数字の不安だけで、わたし自身はいたって元気。初めての入院を楽しんでいる感じさえありました(結果、なんでそんな数字が出たのか判明することなく退院できました。なんだったんだろう(笑))。
入院した部屋は4人部屋。最初の挨拶だけ軽くしたものの、その後はみんなカーテンを閉めてほとんど会話もなく、それぞれ個室のように過ごしていました。
ときどき、カーテン越しに他のベッドの見舞客との会話が聞こえてきます。
私のベッドは、部屋の入り口側で、隣の窓際のベッドには年配の女性。そこには、ご主人と思われる男性がちょくちょくお見舞いにいらしていました。
このご主人、ちょくちょくいらっしゃるのは良いのですが、いつもこのご婦人のことを叱っているのです。
詳しいことまでは聞き取れなかったのですが、普段から口うるさい旦那さんなんだろうなあという感じ。
他人事とはいえ、誰かが文句を言われたり叱られたりするのを聞かされるのは嫌な気分になるもので、「早く帰らないかなあ」といつも思っていたものです。
この穏やかな女性は、なんでこんな人と結婚したんだろう?とか私ならこんな人とは一緒に暮らすのは無理だな、とかかなり勝手なことを考えながらいつもそのご主人が早く帰らないかなあと思っていたものです。
何日かして、いつものようにご主人がお見舞いにいらした時に、女性が何かを告げました。

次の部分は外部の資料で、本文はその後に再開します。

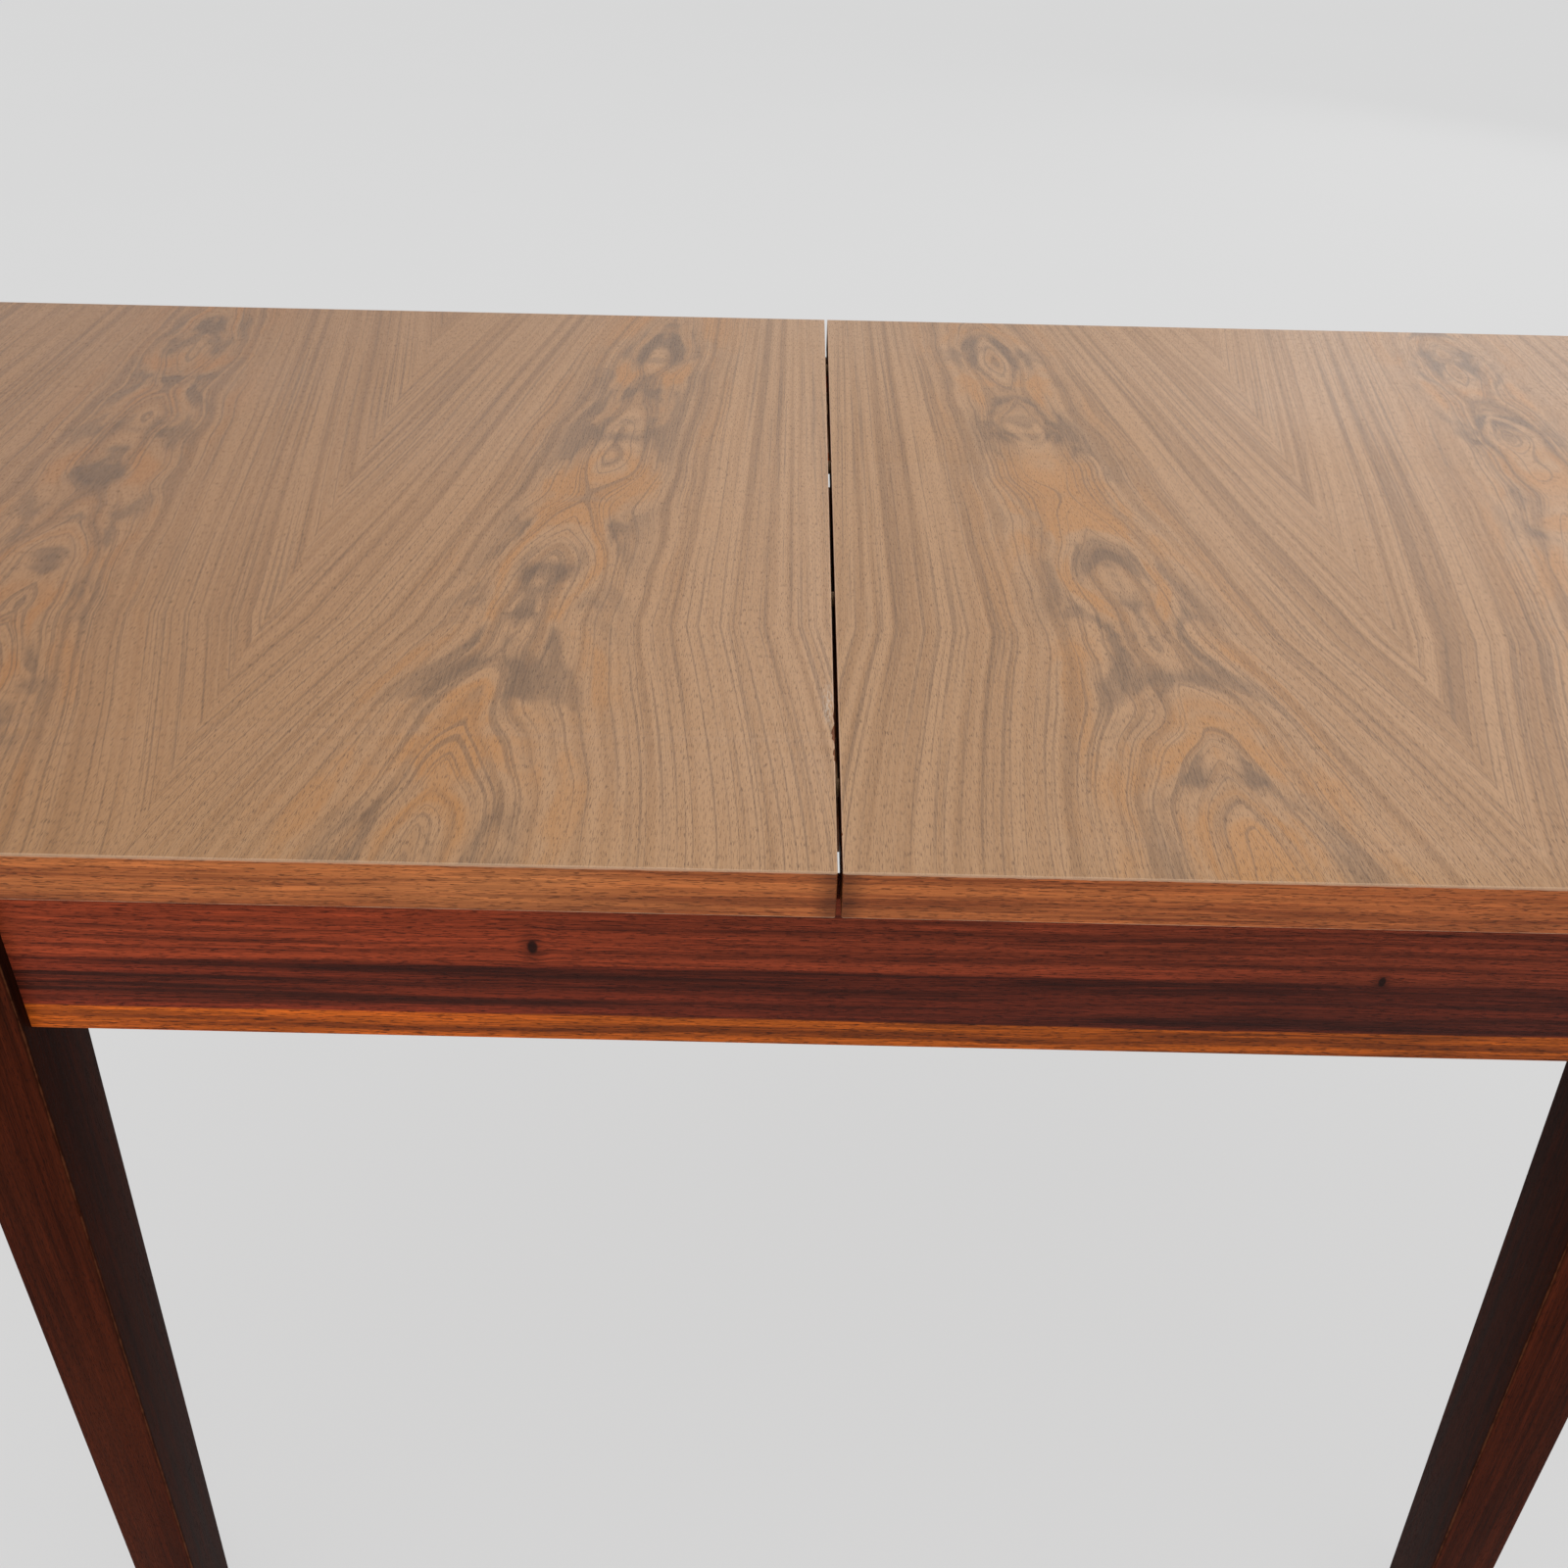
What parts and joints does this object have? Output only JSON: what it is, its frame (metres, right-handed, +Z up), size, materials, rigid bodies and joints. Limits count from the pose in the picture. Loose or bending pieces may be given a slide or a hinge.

すると、いつも怒り気味のご主人がおいおい泣き出したので私はびっくり。
ご主人は泣きながら「よかったなあ…よかったなあ…」と繰り返していました。
ああ、きっとご病気のことで、何か嬉しい結果が出たんだな。
それにしてもあのご主人が、こんなに子どもみたいに泣いちゃうなんて…
私の中では、穏やかな奥様に対して(しかも入院中だというのに)しょっちゅう怒っているご主人はいわば「最悪の存在」でした。
そのご主人が泣き崩れている光景は、「私が今まで(カーテン越しに)見ていたものはなんだったんだ?」と自分に問い直したくなるものでした。
夫婦のことはその夫婦にしかわからないとよくいうけれど、本当にその通りだと思ったし、それは夫婦だけでなく親子だって、恋人だって、ただの隣人だってそうなのかもしれません。
見えているもの、聞こえているものだけがすべてではない。
カーテン越しに出逢ったこのご夫婦のことはもう顔すら思い出せませんが、まだ30歳そこそこだった私にとっても大切なことを伝えてくれました。
自分の価値観や固定観念なんて、この世界のうちのほんの一部、小さな小さなひとかけらを見て出来上がったものに過ぎないのかもしれない。
だからこそ私たちは、生きている限りこの世界の中にいつでも奇跡を見出すことができるのだと思います。